• [Object data in JSON]
################

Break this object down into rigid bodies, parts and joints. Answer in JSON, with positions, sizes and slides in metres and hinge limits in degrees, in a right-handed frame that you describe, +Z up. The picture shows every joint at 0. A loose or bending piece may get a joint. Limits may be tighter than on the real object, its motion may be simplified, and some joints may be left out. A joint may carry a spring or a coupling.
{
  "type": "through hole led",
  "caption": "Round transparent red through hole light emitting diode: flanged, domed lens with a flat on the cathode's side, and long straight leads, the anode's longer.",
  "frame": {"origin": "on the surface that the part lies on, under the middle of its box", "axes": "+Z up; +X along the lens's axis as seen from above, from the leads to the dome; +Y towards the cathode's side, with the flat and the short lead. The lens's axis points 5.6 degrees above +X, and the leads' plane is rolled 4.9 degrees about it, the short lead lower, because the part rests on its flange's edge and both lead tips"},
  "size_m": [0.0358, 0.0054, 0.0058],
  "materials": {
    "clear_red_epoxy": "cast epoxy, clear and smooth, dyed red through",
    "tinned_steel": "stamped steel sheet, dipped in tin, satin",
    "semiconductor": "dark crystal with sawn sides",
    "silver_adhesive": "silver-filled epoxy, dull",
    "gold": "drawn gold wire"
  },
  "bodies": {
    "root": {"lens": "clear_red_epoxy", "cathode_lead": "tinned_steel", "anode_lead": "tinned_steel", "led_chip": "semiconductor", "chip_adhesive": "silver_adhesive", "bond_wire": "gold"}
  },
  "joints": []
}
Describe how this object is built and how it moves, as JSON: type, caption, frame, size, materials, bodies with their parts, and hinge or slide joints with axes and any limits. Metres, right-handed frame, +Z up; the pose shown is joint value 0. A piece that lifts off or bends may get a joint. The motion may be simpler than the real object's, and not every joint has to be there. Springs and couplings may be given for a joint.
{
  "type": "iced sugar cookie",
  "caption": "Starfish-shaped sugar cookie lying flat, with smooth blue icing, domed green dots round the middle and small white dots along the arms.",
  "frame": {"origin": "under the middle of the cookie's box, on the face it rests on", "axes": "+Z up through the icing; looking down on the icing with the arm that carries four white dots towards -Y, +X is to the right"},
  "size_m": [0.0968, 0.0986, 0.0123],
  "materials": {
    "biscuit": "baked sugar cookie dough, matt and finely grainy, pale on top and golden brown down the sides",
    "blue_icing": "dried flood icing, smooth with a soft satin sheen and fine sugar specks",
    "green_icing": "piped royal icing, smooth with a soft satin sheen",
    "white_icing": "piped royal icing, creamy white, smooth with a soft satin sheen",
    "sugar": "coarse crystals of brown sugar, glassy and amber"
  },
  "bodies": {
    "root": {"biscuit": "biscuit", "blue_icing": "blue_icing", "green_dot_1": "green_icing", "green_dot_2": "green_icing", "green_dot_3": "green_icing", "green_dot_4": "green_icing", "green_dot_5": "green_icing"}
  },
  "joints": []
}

################

• [GOAL OF THE EXERCISE] Quote verbatim the line containing "Describe how this" and every line after it through the end of the records above.

• [WRITTEN RESPONSE]
Describe how this object is built and how it moves, as JSON: type, caption, frame, size, materials, bodies with their parts, and hinge or slide joints with axes and any limits. Metres, right-handed frame, +Z up; the pose shown is joint value 0. A piece that lifts off or bends may get a joint. The motion may be simpler than the real object's, and not every joint has to be there. Springs and couplings may be given for a joint.
{
  "type": "iced sugar cookie",
  "caption": "Starfish-shaped sugar cookie lying flat, with smooth blue icing, domed green dots round the middle and small white dots along the arms.",
  "frame": {"origin": "under the middle of the cookie's box, on the face it rests on", "axes": "+Z up through the icing; looking down on the icing with the arm that carries four white dots towards -Y, +X is to the right"},
  "size_m": [0.0968, 0.0986, 0.0123],
  "materials": {
    "biscuit": "baked sugar cookie dough, matt and finely grainy, pale on top and golden brown down the sides",
    "blue_icing": "dried flood icing, smooth with a soft satin sheen and fine sugar specks",
    "green_icing": "piped royal icing, smooth with a soft satin sheen",
    "white_icing": "piped royal icing, creamy white, smooth with a soft satin sheen",
    "sugar": "coarse crystals of brown sugar, glassy and amber"
  },
  "bodies": {
    "root": {"biscuit": "biscuit", "blue_icing": "blue_icing", "green_dot_1": "green_icing", "green_dot_2": "green_icing", "green_dot_3": "green_icing", "green_dot_4": "green_icing", "green_dot_5": "green_icing"}
  },
  "joints": []
}